Base64: http://en.wikipedia.org/wiki/Base64

DER: http://en.wikipedia.org/wiki/Distinguished_Encoding_Rules

ASN.1: http://en.wikipedia.org/wiki/Abstract_Syntax_Notation_One



回答4:

I found an old thread regarding this issue. It looks like there is no "official" standard format for the encapsulation boundaries and the best way to determine this is by guessing the contents based on well-known keywords you find in the BEGIN statement.

As answered by indiv, for the full list of the keywords, refer to the OpenSSL crypto/pem/pem.h header file.



回答5:

I am unsure if it's specific to OpenSSL, but the documentation for PEM Encryption Format may be what you're looking for.



回答6:

Where is the PEM file format specified?

There is no one place.
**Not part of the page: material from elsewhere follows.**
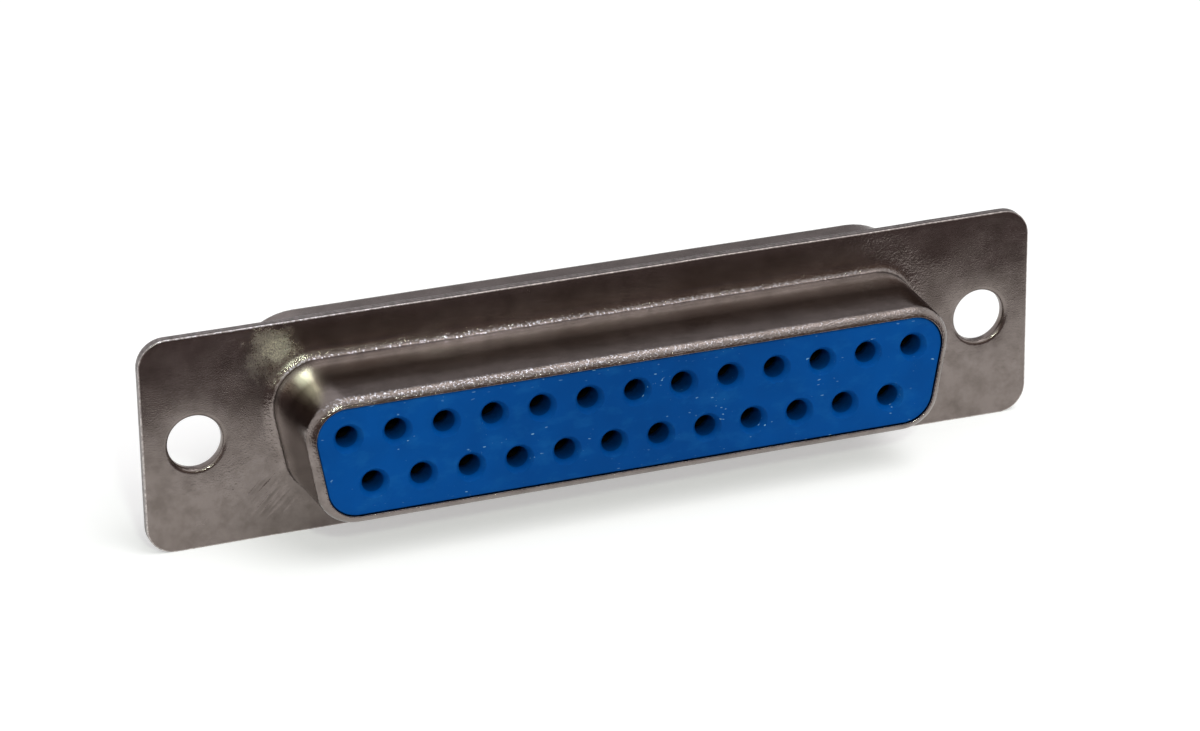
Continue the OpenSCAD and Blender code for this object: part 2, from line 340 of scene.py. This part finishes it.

It depends on the standard. You can even make up your own encapsulation boundaries and use them in your own software.

As @indiv stated, OpenSSL has a fairly comprehensive list at <openssl dir>/crypto/pem/pem.h.

Someone asked the PKIX Working Group to provide a list like you are asking for back in 2006. The working group declined. See PEM file format rfc draft request.